**Goal of the exercise:**
In the data below, find each line containing the string "parts" and return it.

_____

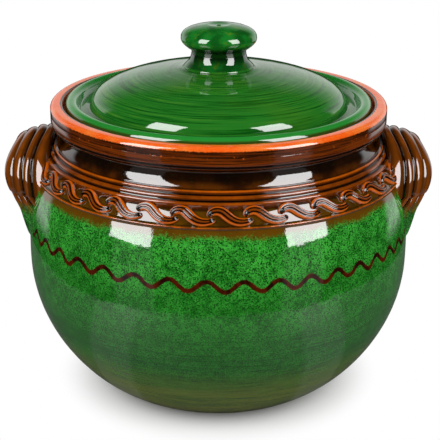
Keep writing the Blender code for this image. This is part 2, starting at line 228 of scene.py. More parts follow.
def read_evenly(rows: tuple, count: int) -> np.ndarray:
    """A smooth line through the rows of shares, read at evenly counted places.

    Args:
        rows: The rows, in order.
        count: How many places are read.

    Returns:
        The rows at those places.
    """
    line = smooth_line(list(rows), SHARE_SPACING)
    picks = np.linspace(0, len(line) - 1, count)
    return np.column_stack([np.interp(picks, range(len(line)), column) for column in line.T])


def distinct(line: np.ndarray) -> np.ndarray:
    """The line without the points that repeat the one before them."""
    steps = np.linalg.norm(np.diff(line, axis=0), axis=1)
    return line[np.concatenate([[True], steps > TINY])]


def arc(centre: Pair, across: float, up: float, start: float, end: float, steps: int) -> list[Pair]:
    """Points on an elliptical arc.

    Args:
        centre: The arc's centre, as a radius and a height.
        across, up: The ellipse's half width and half height.
        start, end: Where the arc starts and ends, in degrees from the outward radius.
        steps: How many parts the arc is divided into.

    Returns:
        The points, as radii and heights.
    """
    turns = [math.radians(start + (end - start) * i / steps) for i in range(steps + 1)]
    return [(centre[0] + across * math.cos(t), centre[1] + up * math.sin(t)) for t in turns]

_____

**Solution to the exercise:**
Keep writing the Blender code for this image. This is part 2, starting at line 228 of scene.py. More parts follow.
        steps: How many parts the arc is divided into.